Extract, without alteration, each line from the start of the listing to the line bearing "barrel_r = 8.5; // [8:0.1:8.6]".

• INFORMATION SUPPLIED:
────

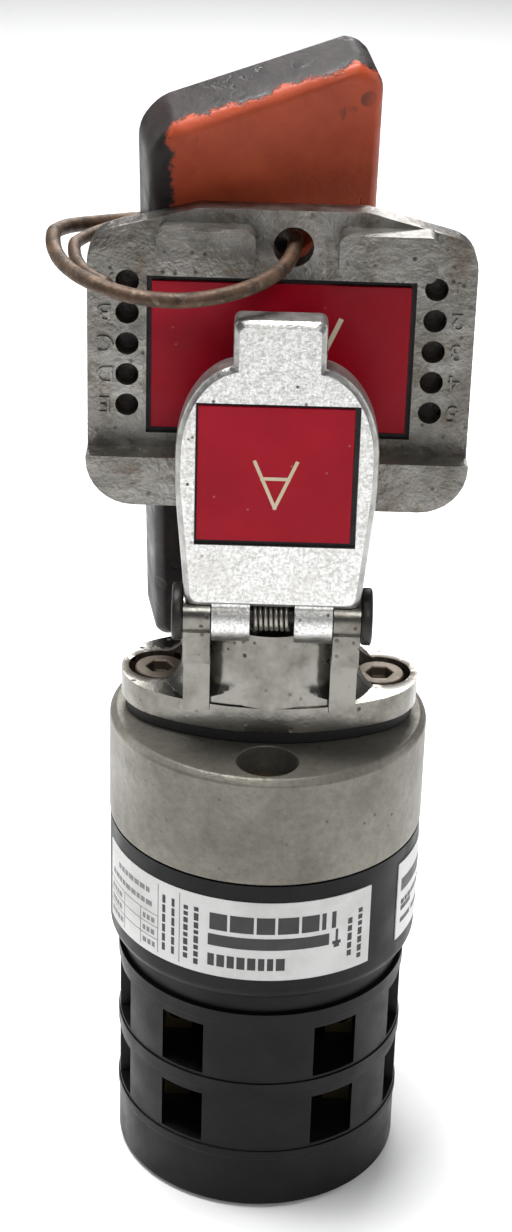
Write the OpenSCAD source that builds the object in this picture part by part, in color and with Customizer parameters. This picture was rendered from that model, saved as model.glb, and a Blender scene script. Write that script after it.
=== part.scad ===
// Key-operated rotary cam switch: contact stages, latch housing, cast collar,
// flanged lock with a sprung dust cover, and a captive key carrying a ring and tag.
// Origin at the centre of the flat base, +Z towards the key, -Y towards the dust cover.

/* [Switch body] */
// Radius of the end cap and contact stages
stage_r = 23.5; // [22.5:0.5:24.5]
// Height of the end cap
cap_h = 11.3; // [10:0.1:13]
// Height of one contact stage
stage_h = 13.3; // [13:0.1:15]
// Radius of the latch housing
latch_r = 24.9; // [24.5:0.1:26]
// Radius of the cast collar
collar_r = 25; // [24.8:0.1:26]

/* [Lock] */
// Half length of the oval flange
flange_half = 23.2; // [22.8:0.1:24]
// Half depth of the oval flange
flange_depth = 14; // [13.5:0.1:14.5]
// Radius of the lock barrel housing
body_r = 14; // [13.9:0.1:14.2]
// Radius of the turning lock barrel
barrel_r = 8.5; // [8:0.1:8.6]

/* [Dust cover] */
// Widest half width of the cover
cover_half = 14.6; // [14:0.1:15]
// Length of the cover above its hinge axis
cover_len = 46.4; // [44:0.1:47]
// Thickness of the cover plate
cover_t = 5; // [4.5:0.1:5]

/* [Key] */
// Half width of the key head
key_half = 28; // [27:0.5:29]
// Height of the top edge of the key head
key_top = 162.3; // [161:0.1:164]
// Diameter of the ring wire
wire_d = 2.2; // [1.8:0.1:2.4]
// Radius of the ring to the middle of its wire
ring_r = 17.3; // [17:0.1:17.6]

/* [Tag] */
// Width of the tag
tag_w = 34; // [30:1:35]
// Thickness of the tag
tag_t = 10; // [8:0.5:10]
// Angle that the tag leans out at its lower end
tag_lean = 18; // [16:1:20]
// Angle that the tag is turned about the upright
tag_turn = 14; // [10:1:16]
// Angle that the tag is tipped sideways in its own plane
tag_tip = 4.6; // [3:0.1:6]

/* [Hidden] */
$fn = 96;
eps = 0.01;
small_fn = 32;

// Levels up the body
z_stage_1 = cap_h;
z_stage_2 = cap_h + stage_h;
z_latch = z_stage_2 + stage_h;
z_latch_body = z_latch + 3.3;
z_collar = z_latch + 24.5;
z_gasket = z_collar + 18.4;
z_flange = z_gasket + 2.3;
z_flange_top = z_flange + 4.1;
z_lock_top = z_flange_top + 14.9;
neck_r = 22.7;

// Wire and terminal windows
window_in = 8.8;
window_out = 15.4;
side_window_in = 3.4;
side_window_out = 10;
window_low = 0.6;
window_high = 9.8;

// Drive
shaft_w = 6;
cam_r0 = 5.6;
cam_rise = 0.95;
plunger_gap = 0.15;
plunger_travel = 1.5;
tie_y = 16.5;
collar_screw_y = 18.5;
flange_screw_x = 17.2;

// Hinge
hinge_y = -15;
hinge_z = z_lock_top + 1.6;
knuckle_r = 4.2;
cover_low = 2;
ear_r = 3.3;
ear_in = 9.1;
ear_out = 13.1;
ear_front = -2.2;
ear_foot = 2;
ear_step = 9;
knuckle_in = 3.3;
knuckle_out = 8.9;
boss_relief_r = 10.3;
boss_step = 7;
pin_r = 1.5;
flare_r = 4.5;
plate_front = 3.5;
plate_back = plate_front - cover_t;
plate_clear_r = 3.6;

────

• SOLUTION TO THIS EXERCISE:
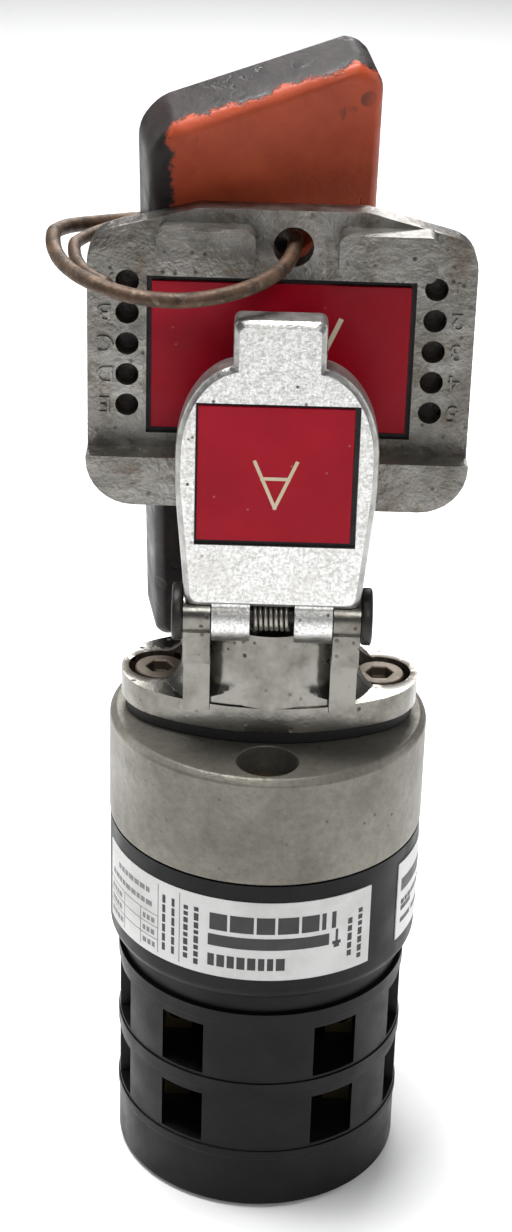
Write the OpenSCAD source that builds the object in this picture part by part, in color and with Customizer parameters. This picture was rendered from that model, saved as model.glb, and a Blender scene script. Write that script after it.
=== part.scad ===
// Key-operated rotary cam switch: contact stages, latch housing, cast collar,
// flanged lock with a sprung dust cover, and a captive key carrying a ring and tag.
// Origin at the centre of the flat base, +Z towards the key, -Y towards the dust cover.

/* [Switch body] */
// Radius of the end cap and contact stages
stage_r = 23.5; // [22.5:0.5:24.5]
// Height of the end cap
cap_h = 11.3; // [10:0.1:13]
// Height of one contact stage
stage_h = 13.3; // [13:0.1:15]
// Radius of the latch housing
latch_r = 24.9; // [24.5:0.1:26]
// Radius of the cast collar
collar_r = 25; // [24.8:0.1:26]

/* [Lock] */
// Half length of the oval flange
flange_half = 23.2; // [22.8:0.1:24]
// Half depth of the oval flange
flange_depth = 14; // [13.5:0.1:14.5]
// Radius of the lock barrel housing
body_r = 14; // [13.9:0.1:14.2]
// Radius of the turning lock barrel
barrel_r = 8.5; // [8:0.1:8.6]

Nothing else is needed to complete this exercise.